Eventually it’s discovered that he’s using Cortexiphan subjects to cause mini-earthquakes on both sides to start the mutual destruction. The only way to stop (or, based on next week’s preview – stall) Jones, is to close the bridge between the two worlds. So this means no more interaction between the sides, and more importantly – possibly no more Peter (Joshua Jackson). Since no one is really certain how Peter reappeared after the reboot, both Walters fear that if the machine were turned off, it wouldn’t be able to sustain Peter’s presence in either world.

Though it’s nice to have the Jones’ plan laid out for us, the strength of this episode comes when we consider the implications of closing the bridge between the two worlds. Though all the actors clocked in solid performances this episode, (notably, guest star David Call returning as Nick) really, John Noble steals the show once more. The scene shared between Walter and Walternate in the middle of the bridge just before the link is close forever, is the definition of quality television. There’s so much layered emotion in Walter as he wrestles with the actions of the past, and the possibility of losing Peter once more. Walternate just intensifies the scene by adding in a voice of reason, while still bringing aspects of Walter’s consciousness into the mix. We get the true culmination of the character in this scene by seeing the two counterparts sharing a moment, so eloquently performed, written and executed. The seamlessness of the green screen work adds yet another level of quality that further enhances the scene. It allows us to be immersed in this exchange. It’s just a quick little scene shown the episode’s final minutes, but I cannot express the resonance it had. Viewers like myself who have been with the show from day one are likely to acutely feel the gamut of emotions going on in this scene with very little dialogue.

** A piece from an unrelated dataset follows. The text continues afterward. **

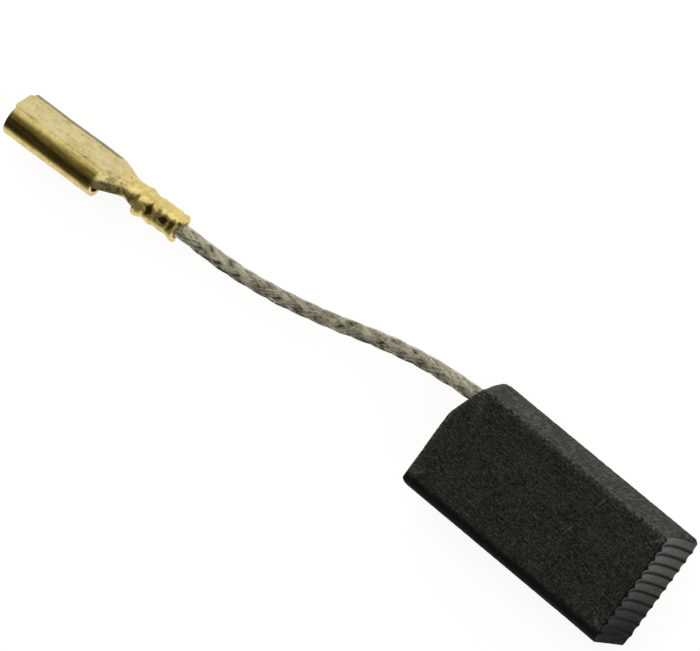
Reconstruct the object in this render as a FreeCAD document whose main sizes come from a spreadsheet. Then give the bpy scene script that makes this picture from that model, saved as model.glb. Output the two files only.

When the two sides are saying their goodbyes, the bittersweet sentiment is continued. Although distinct in many respects, the othersiders have  allowed viewers to get a more comprehensive understanding of our protagonists, deepening our attachment to them. It’s sad to see them go, and I hope it’s not forever, but the episode seriously presents this moment as the last time we’ll see them. Overall it was a very satisfying way to say goodbye.

Perhaps it’s because I see an end in sight, but Fringe has quickly become one of my favourite shows of all time. I’ve always enjoyed it, but these past two season especially, have allowed me to start appreciating how wonderfully all the aspects of the show (writing, performances, direction, cinematography, special effects, heck even the credit sequences) work harmonious together to produce some real quality television. I don’t want the show to end, but I’m ecstatic that FOX has honoured Fringe fans and the show itself, by giving us these last few episodes to close things off properly. No doubt, they’re likely to lose some cash on this endeavor – so it’s heartwarming to see them think of something besides the bottom line.

Courtesy of FOX

Other observations:

  • How did Broyles (Lance Reddick) and Olivia (Anna Torv) get cell reception (when they were informed about the mini-earthquakes) while in their meeting on the other side? That must be one helluva network they’re on.
  • If we consider that the bridge between the worlds did indeed close, then the Broyles we saw in last week’s flash forward as indeed our Broyles and he’s turned to the dark side! But at least he had the wedding ring on, so we can hold out some hope that Broyles was able to find love again before working for the evil Observers (or perhaps working as a double agent for the resistance!) This also explains why we didn’t see any othersiders in last week’s episode either.
  • Although it was quite contrived, I still found it sweet that Lincoln (Seth Gabel) will likely end up with Faux-livia. I was even happier about it when all Olivia did was smile at him before he disappeared from her life forever. Yeesh! Couldn’t she have at least given him a hug? Although he’s likely better off on the other side, this is a major downer because it means we’ve lost Lincoln, and therefore, Seth Gabel, from the Fringe family for good. Sad face.
  • Peter doesn’t end up disappearing once the bridge is closed, which comes as no surprise. I think we’ve had one too many Peter disappearances for a lifetime. Are we now to assume this as confirmation that Peter doesn’t have another timeline to get back to?
  • Now that we have knowledge about Observageddon and who is encased in amber, we don’t have to worry about the fate of everyone but Olivia going into the final episodes. We also know that Jones’ plan to destroy the world isn’t going to be successful, otherwise we’d never get that 2036 narrative. So, as much as I loved last week’s episode, I wonder – was this a MAJOR spoiler for any episodes that take place in 2012-13? I guess it’s alright for us to know ahead of time that none of our beloved characters will be in mortal danger aside from poor Olivia.

So what did you think Fringe-ers? Did this episode feel adequate after the infamous episode 19? What do you think will happen in the two-part season finale? Any thoughts on how the series will end? Sound off in our comments section!

About tvangie

Angie is a TV addict currently pursuing a PhD in media studies. A freelance researcher and writer on the side – she really misses talking about her favourite shows because none of her friends watch them. Help her out.

One thought on “Fringe recap: 4×20 – ‘Worlds Apart’

  1. So our take on it, as offered by our Fringe teams, is that David Robert Jones has a God complex and just wants to start a new world that he controls. As sinister and creepy as DRJ is, I find it difficult that this is all that is driving him. Consider Nick’s take on it – that DRJ is using the cortexiphan kids as soldiers to stop the invasion. For a long time, we’ve thought the invasion was from one world to another. But both DRJ and the Fringe teams have been working on both sides – so is the invasion from somewhere else? does this relate to last weeks’ episode – i.e. maybe DRJ trying to stop the watchers from invading. Maybe it’s just me overthinking b/c the motives behind DRJ seem too simple for the show.